--- Start of DATA SHOWN ---

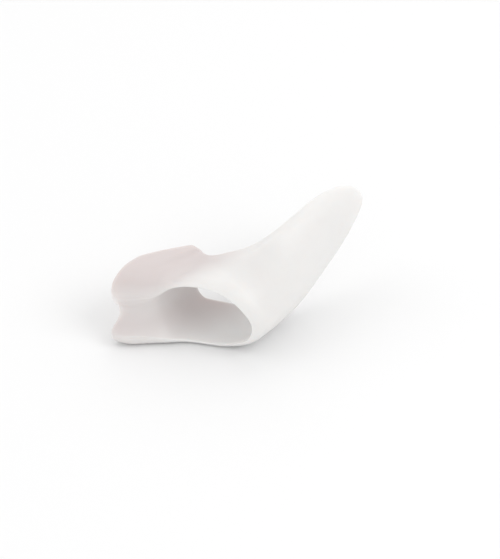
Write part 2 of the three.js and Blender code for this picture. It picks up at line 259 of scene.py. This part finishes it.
def skin(turn, back):
    """The points of the toe's or the foot's skin."""
    sides = ("inner", "outer", "top", "bottom")
    inner, outer, top, bottom = (FOOT_SECTIONS(name, back) for name in sides)
    a = np.radians(turn)
    x = (inner - outer) / 2 + (inner + outer) / 2 * np.cos(a)
    z = SOLE_WALL + (top + bottom) / 2 + (top - bottom) / 2 * np.sin(a)
    return np.stack([x, back, z], -1)


def outwards(turn, back):
    """The directions straight out of the skin."""
    around = skin(turn + NUDGE, back) - skin(turn - NUDGE, back)
    along = skin(turn, back + NUDGE) - skin(turn, back - NUDGE)
    out = np.cross(along, around)
    return out / np.linalg.norm(out, axis=-1, keepdims=True)


def spreader_face(share, back):
    """The spreader's outer face on each column, at places along the toe."""
    out, up = PROFILE("out", share), PROFILE("up", share)
    behind = clamp01((back + SPREADER_AHEAD) / (SPREADER_LENGTH / 2))
    taper = SPREADER_TAPER * behind**TAPER_EASE
    thinner = taper * np.maximum(0, out)
    lower = behind * np.maximum(0, up - TOE_RISE)
    return np.stack([thinner - out - TOE_HALF, back, TOE_AXIS + up - lower], -1)


def spreader_shares(share, from_front, from_rear):
    """How far the outer and the inner face lie on the way to the spreader's outer face."""

    def end(t):
        return (1 - (1 - clamp01(t)) ** ROUNDING) ** (1 / ROUNDING)

    inside = (share > PROFILE.key[0]) & (share < PROFILE.key[-1])
    weight = smooth(np.interp(share, PROFILE.key, PROFILE.columns["weight"])) * inside
    blunt = PROFILE("blunt", share)
    outer = mix(blunt, 1, end(from_front / NOSE_ROUND)) * end(from_rear / HEEL_ROUND)
    inner = blunt * (1 - end(from_front / NOSE_INSIDE))
    return weight * outer, weight * inner


def wall(turn, back, from_front, from_rear):
    """The wall at a place, from its distances to the front and the rear rim."""
    under = smooth(-2 * np.sin(np.radians(turn)) - 1)
    loop = mix(LOOP_WALL, SOLE_WALL + SOLE_PRESS, under)
    over_joint = smooth(back / JOINT_REACH)
    near = np.minimum(from_front, from_rear)
    full = np.sin(math.pi / 2 * clamp01(near / mix(3 * RIM_ROUND, PAD_TAPER, over_joint)))
    return mix(RIM_WALL, mix(loop, PAD_WALL, over_joint), full) * quarter_round(near / RIM_ROUND)


def wall_grid():
    """The two faces of the wall as grids of points, and each point's distance to the nearest rim."""
    share = np.arange(COLUMNS) / COLUMNS
    start = FRONT_RIM("back", share)[:, None]
    end = REAR_RIM("back", share)[:, None]
    t = ((1 - np.cos(math.pi * np.arange(ROWS + 1) / ROWS)) / 2)[None, :]
    back = mix(start, end, t)
    turn = mix(FRONT_RIM("turn", share)[:, None], REAR_RIM("turn", share)[:, None], smooth(t))
    foot = skin(turn, back)
    out = outwards(turn, back)
    from_front, from_rear = t * (end - start), (1 - t) * (end - start)
    face = foot + out * wall(turn, back, from_front, from_rear)[..., None]
    near = np.minimum(from_front, from_rear)
    lip = LIP * RIM_WALL * (1 - quarter_round(near / (LIP * RIM_ROUND)))
    foot = foot + out * lip[..., None]
    column = share[:, None] + 0 * back
    beside = spreader_face(column, back)
    outer_share, inner_share = spreader_shares(column, from_front, from_rear)
    face = mix(face, beside, outer_share[..., None])
    foot = mix(foot, beside, inner_share[..., None])
    rims = near < AT_RIM
    face[rims] = foot[rims]
    face[..., 2] = np.maximum(face[..., 2], 0)
    foot[..., 2] = np.maximum(foot[..., 2], face[..., 2] * rims)
    return foot, face, near


def make_moulding():
    foot, face, near = wall_grid()
    rows = ROWS + 1
    outer = np.arange(COLUMNS * rows).reshape(COLUMNS, rows)
    inner = outer + COLUMNS * rows
    inner[:, 0], inner[:, -1] = outer[:, 0], outer[:, -1]
    outer, inner = np.vstack([outer, outer[:1]]), np.vstack([inner, inner[:1]])
    faces = np.vstack([
        np.stack([outer[:-1, :-1], outer[:-1, 1:], outer[1:, 1:], outer[1:, :-1]], -1).reshape(-1, 4),
        np.stack([inner[:-1, :-1], inner[1:, :-1], inner[1:, 1:], inner[:-1, 1:]], -1).reshape(-1, 4),
    ])
    used, faces = np.unique(faces, return_inverse=True)
    points = np.vstack([face.reshape(-1, 3), foot.reshape(-1, 3)])[used] * MM
    mesh = bpy.data.meshes.new("gel_moulding")
    mesh.from_pydata(points.tolist(), [], faces.reshape(-1, 4).tolist())
    rim = mesh.attributes.new("rim", "FLOAT", "POINT")
    rim.data.foreach_set("value", np.concatenate([near.ravel()] * 2)[used].astype(np.float32))
    for polygon in mesh.polygons:
        polygon.use_smooth = True
    piece = bpy.data.objects.new("gel_moulding", mesh)
    bpy.context.scene.collection.objects.link(piece)
    relax = piece.modifiers.new("relax", "SMOOTH")
    relax.factor = RELAX_FACTOR
    relax.iterations = RELAX_STEPS
    return piece


class Value:
    """A socket that takes part in sums, so that shader maths reads as an expression."""

    def __init__(self, shader, socket):
        self.shader = shader
        self.socket = socket

    def _math(self, operation, *inputs):
        return self.shader.node("ShaderNodeMath", {"operation": operation}, dict(enumerate(inputs)))

    def __add__(self, other):
        return self._math("ADD", self, other)

    def __sub__(self, other):
        return self._math("SUBTRACT", self, other)

    def __mul__(self, other):
        return self._math("MULTIPLY", self, other)

    def __radd__(self, other):
        return self._math("ADD", other, self)

    def __rsub__(self, other):
        return self._math("SUBTRACT", other, self)

    def __rmul__(self, other):
        return self._math("MULTIPLY", other, self)

    def least(self, other):
        return self._math("MINIMUM", self, other)

    def smooth_step(self, low, high):
        """0 at low, 1 at high, and smooth between them."""
        return self.shader.node(
            "ShaderNodeMapRange",
            {"interpolation_type": "SMOOTHSTEP"},
            {"Value": self, "From Min": low, "From Max": high},
        )


class Shader:
    """A material's node tree, built by calls."""

    def __init__(self, name):
        self.material = bpy.data.materials.new(name)
        self.material.use_nodes = True
        self.tree = self.material.node_tree
        self.tree.nodes.clear()

    def node(self, kind, settings=None, inputs=None, output=0):
        """Adds a node, with its settings first, and gives the output asked for."""
        node = self.tree.nodes.new(kind)
        for name, value in (settings or {}).items():
            setattr(node, name, value)
        for name, value in (inputs or {}).items():
            if isinstance(value, Value):
                self.tree.links.new(value.socket, node.inputs[name])
            else:
                node.inputs[name].default_value = value
        return Value(self, node.outputs[output]) if node.outputs else node

    def colour_mix(self, factor, a, b):
        """Colour a where the factor is 0 and b where it is 1."""
        node = self.tree.nodes.new("ShaderNodeMix")
        node.data_type = "RGBA"
        for socket, value in zip([node.inputs[0], node.inputs[6], node.inputs[7]], [factor, a, b]):
            if isinstance(value, Value):
                self.tree.links.new(value.socket, socket)
            else:
                socket.default_value = value
        return Value(self, node.outputs[2])

    def noise(self, place, scale, detail=2.0, roughness=0.5):
        return self.node(
            "ShaderNodeTexNoise",
            None,
            {"Vector": place, "Scale": scale, "Detail": detail, "Roughness": roughness},
        )

    def surface(self, inputs):
        """Ends the tree in a Principled shader with these inputs."""
        shader = self.node("ShaderNodeBsdfPrincipled", None, inputs)
        self.node("ShaderNodeOutputMaterial", None, {"Surface": shader})
        return self.material


MILK = (0.79, 0.781, 0.77, 1)  # the gel where it is thin and lit
SPREADER_SHADE = (0.67, 0.61, 0.60, 1)  # painted shade on the spreader, darker and tinted with painted pink light from the toes' skin
RIM_HIGHLIGHT = (0.84, 0.835, 0.825, 1)  # painted highlight where the wall ends at a rim
SHADE = (0.50, 0.50, 0.51, 1)  # the side that faces down, most of all at the rims

# Where the spreader's painted shade begins and ends, in metres on the way from the loop to the
# spreader.
SPREADER_SHADE_BEGINS = -0.003
SPREADER_SHADE_ENDS = 0.0125
SPREADER_SHADE_LEAN = 0.35  # how much the place along the toe counts beside the place across it
SPREADER_SHADE_LEAN_MOST = 0.005  # the place along the toe from which it counts no more
SPREADER_SHADE_UNEVEN = 0.003  # how far a cloud noise moves that border
SPREADER_SHADE_UPRIGHT = 0.62  # share of the spreader's painted shade left where the gel stands upright, which is painted light there
MOTTLE = 0.08  # share of the spreader's painted shade colour in the mottle

# Bands of light and shade at the rims, by the distance to the rim in millimetres.
RIM_BAND = (0.2, 1.4)
RIM_LIGHT = 0.4
RIM_LIGHT_IN_SPREADER_SHADE = 0.3  # how much less of that painted highlight there is in the spreader's full painted shade
DOWN_SHADE = 0.4
DOWN_SHADE_AT_RIM = 0.3  # how much more shade that is at a rim

# Cycles per metre of the three noises.
CLOUD_SCALE = 45
MOTTLE_SCALE = 240
GRAIN_SCALE = 1900

BUMP_STRENGTH = 0.1
BUMP_HEIGHT = 0.0002
ROUGHNESS = 0.33
GEL_IOR = 1.43


def milky_gel():
    """The gel: milky on the loop and the pad, with painted shade and painted pink light from the skin
    on the spreader.
    """
    shader = Shader("milky_gel")
    place = shader.node("ShaderNodeTexCoord", None, None, "Object")
    x, y = (shader.node("ShaderNodeSeparateXYZ", None, {"Vector": place}, axis) for axis in "XY")
    rim = shader.node("ShaderNodeAttribute", {"attribute_name": "rim"}, None, "Fac")
    cloud = shader.noise(place, CLOUD_SCALE, 2)
    mottle = shader.noise(place, MOTTLE_SCALE, 4, 0.6)
    grain = shader.noise(place, GRAIN_SCALE, 3, 0.6)
    # Painted shade and painted pink light over the spreader, set in from the loop's side.
    lean = SPREADER_SHADE_LEAN * y.least(SPREADER_SHADE_LEAN_MOST)
    towards_spreader = lean - x + SPREADER_SHADE_UNEVEN * (cloud - 0.5)
    normal = shader.node("ShaderNodeNewGeometry", None, None, "Normal")
    up = shader.node("ShaderNodeSeparateXYZ", None, {"Vector": normal}, "Z")
    # Painted light: upright faces, which get less light, keep less of the spreader's painted shade.
    facing = SPREADER_SHADE_UPRIGHT + (1 - SPREADER_SHADE_UPRIGHT) * up.smooth_step(0, 0.8)
    spreader_shade = towards_spreader.smooth_step(SPREADER_SHADE_BEGINS, SPREADER_SHADE_ENDS) * facing
    colour = shader.colour_mix(spreader_shade, MILK, SPREADER_SHADE)
    colour = shader.colour_mix(mottle.smooth_step(0.4, 0.8) * MOTTLE, colour, SPREADER_SHADE)
    thin = 1 - rim.smooth_step(*RIM_BAND)
    # Painted highlight along the rims, with less of it on the spreader.
    light = thin * (RIM_LIGHT - RIM_LIGHT_IN_SPREADER_SHADE * spreader_shade)
    colour = shader.colour_mix(light, colour, RIM_HIGHLIGHT)
    down = 1 - up.smooth_step(-0.8, -0.3)
    shade = down * (DOWN_SHADE + DOWN_SHADE_AT_RIM * thin)
    colour = shader.colour_mix(shade, colour, SHADE)
    height = mottle * 0.8 + grain * 0.2
    relief = {"Strength": BUMP_STRENGTH, "Distance": BUMP_HEIGHT, "Height": height}
    bump = shader.node("ShaderNodeBump", None, relief)
    return shader.surface({
        "Base Color": colour,
        "Roughness": ROUGHNESS + 0.1 * mottle + 0.06 * grain,
        "IOR": GEL_IOR,
        "Subsurface Weight": 0.6,
        "Subsurface Radius": (1.0, 0.92, 0.86),
        "Subsurface Scale": 0.0018,
        "Coat Weight": 0.12,
        "Coat Roughness": 0.25,
        "Normal": bump,
    })


FLOOR_REACH = 3.0
FLOOR_DROP = 0.0001  # how far the floor lies under the piece, so that the two faces don't meet
FLOOR_COLOUR = (0.88, 0.88, 0.88, 1)


def studio_floor():
    paint = Shader("pale_floor").surface({"Base Color": FLOOR_COLOUR, "Roughness": 0.9})
    mesh = bpy.data.meshes.new("floor")
    signs = [(-1, -1), (1, -1), (1, 1), (-1, 1)]
    corners = [(x * FLOOR_REACH, y * FLOOR_REACH, 0) for x, y in signs]
    mesh.from_pydata(corners, [], [(0, 1, 2, 3)])
    mesh.materials.append(paint)
    floor = bpy.data.objects.new("floor", mesh)
    floor.location.z = -FLOOR_DROP
    bpy.context.scene.collection.objects.link(floor)


# Soft square lights, each with its place, width in metres and power in watts. All aim at the origin.
LIGHTS = [
    ("key", (0.9, 0.4, 1.1), 0.9, 5.2),
    ("fill", (-0.8, -0.6, 1.1), 1.2, 2.8),
    ("back", (-0.5, 0.9, 1.1), 1.2, 1.8),
]
SURROUNDING_LIGHT = 0.85


def soft_light(name, place, size, power):
    light = bpy.data.lights.new(name, "AREA")
    light.size = size
    light.energy = power
    lamp = bpy.data.objects.new(name, light)
    lamp.location = place
    lamp.rotation_mode = "QUATERNION"
    lamp.rotation_quaternion = (-Vector(place)).to_track_quat("-Z", "Y")
    bpy.context.scene.collection.objects.link(lamp)


moulding = make_moulding()
moulding.data.materials.append(milky_gel())
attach(moulding, "root")
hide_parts("gel_separator")

studio_floor()
for light in LIGHTS:
    soft_light(*light)
world = bpy.data.worlds.new("studio")
world.use_nodes = True
surround = world.node_tree.nodes["Background"].inputs
surround["Color"].default_value = (1, 1, 1, 1)
surround["Strength"].default_value = SURROUNDING_LIGHT
bpy.context.scene.world = world
bpy.context.scene.view_settings.view_transform = "Standard"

--- End of DATA SHOWN ---

WHAT IS ASKED =>
Print exactly, and only, the lines beginning at the top of the listing and ending at the line with "return np.stack([x, back, z], -1)".

TASK ANSWER =>
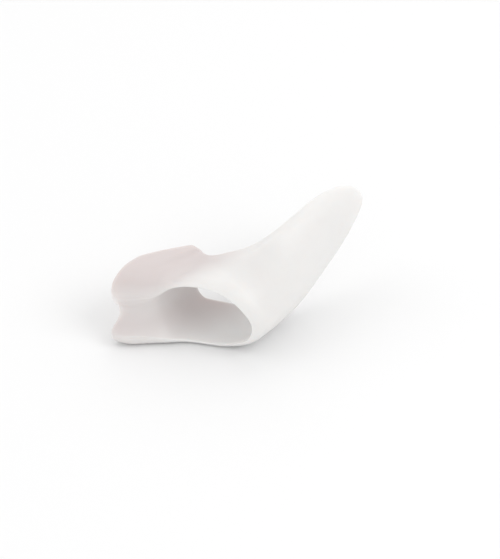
Write part 2 of the three.js and Blender code for this picture. It picks up at line 259 of scene.py. This part finishes it.
def skin(turn, back):
    """The points of the toe's or the foot's skin."""
    sides = ("inner", "outer", "top", "bottom")
    inner, outer, top, bottom = (FOOT_SECTIONS(name, back) for name in sides)
    a = np.radians(turn)
    x = (inner - outer) / 2 + (inner + outer) / 2 * np.cos(a)
    z = SOLE_WALL + (top + bottom) / 2 + (top - bottom) / 2 * np.sin(a)
    return np.stack([x, back, z], -1)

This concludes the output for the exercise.